The fact remains that when Dover Friends built their first meetinghouse, there was no tradition to adhere to. One in Third Haven, Maryland, may have been earlier. Dover’s may have predated the one in Salem, Massachusetts – a replica of that structure sits on the grounds of the Peabody-Essex Museum and looks quite different from this but of roughly similar size.

The low pitch of the roof of the Eliot garage was a concern for me, but I now see it matches Henniker’s 1790 meetinghouse in New Hampshire.

The garage and burial ground are on what had been the extensive Asa Allen farm, a surname common in Dover Quaker records. I am inclined to go along with the view that the cemetery was the Allen family’s, rather than the Meeting’s. Once gravestones were allowed, the ones that were erected adhere to common dating rather than the traditional Plain designations.

The dormer is an example of how a building can grow over the years.
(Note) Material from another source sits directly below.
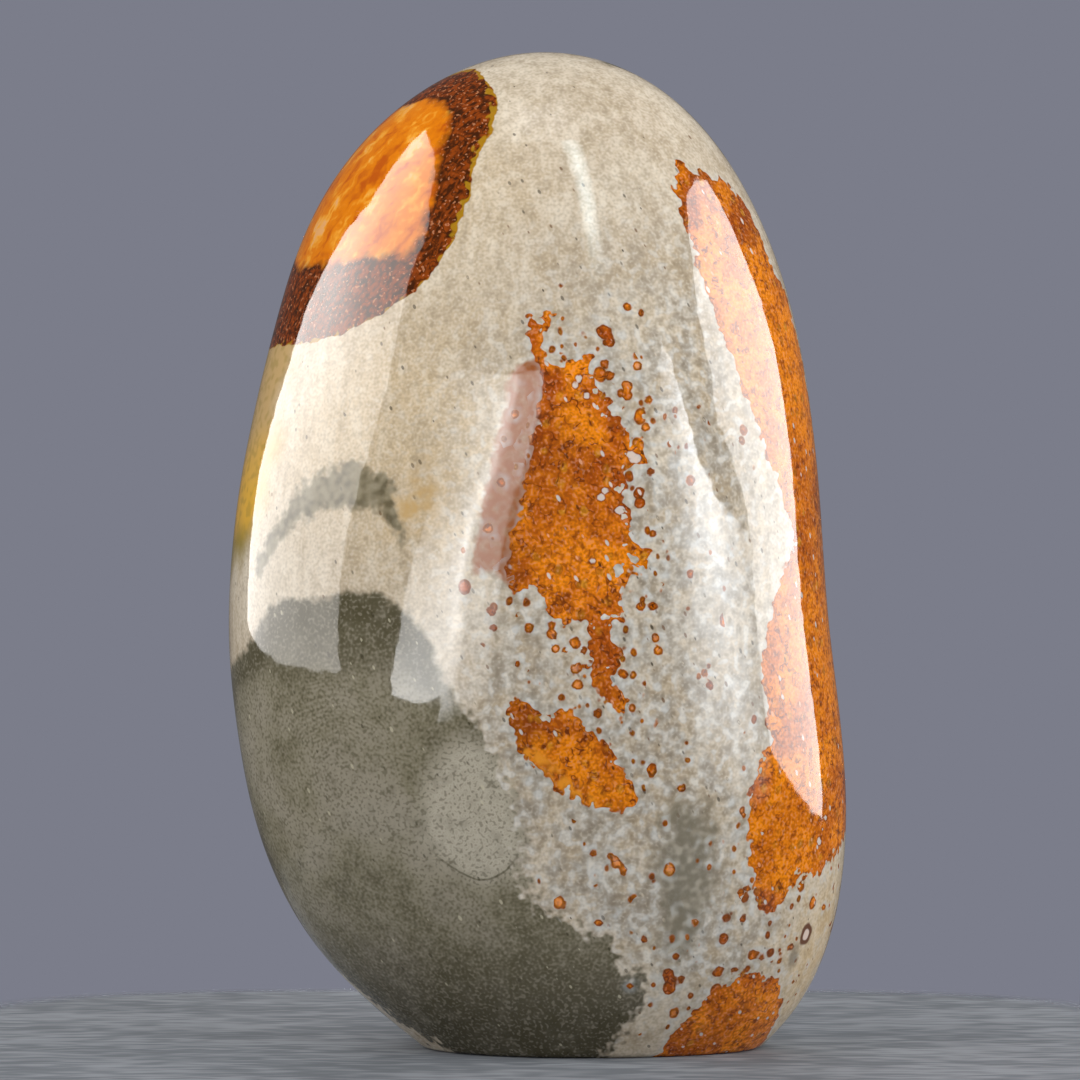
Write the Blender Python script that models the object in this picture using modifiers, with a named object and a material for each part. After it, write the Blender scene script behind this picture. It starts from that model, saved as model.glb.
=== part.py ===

Neighbor Stephanie Mask has long been fascinated by the Allen family legacy.

The garage, meanwhile, appears doomed for demolition as a new generation takes ownership. The Eliot Historical Society’s website suggests that the meetinghouse was torn down in the [late?] 1800s, but even if that were the case, portions may have still been used in the garage across River Road.

As for my assumption that this was a 1950’s garage? Back to the proverbial drawing board.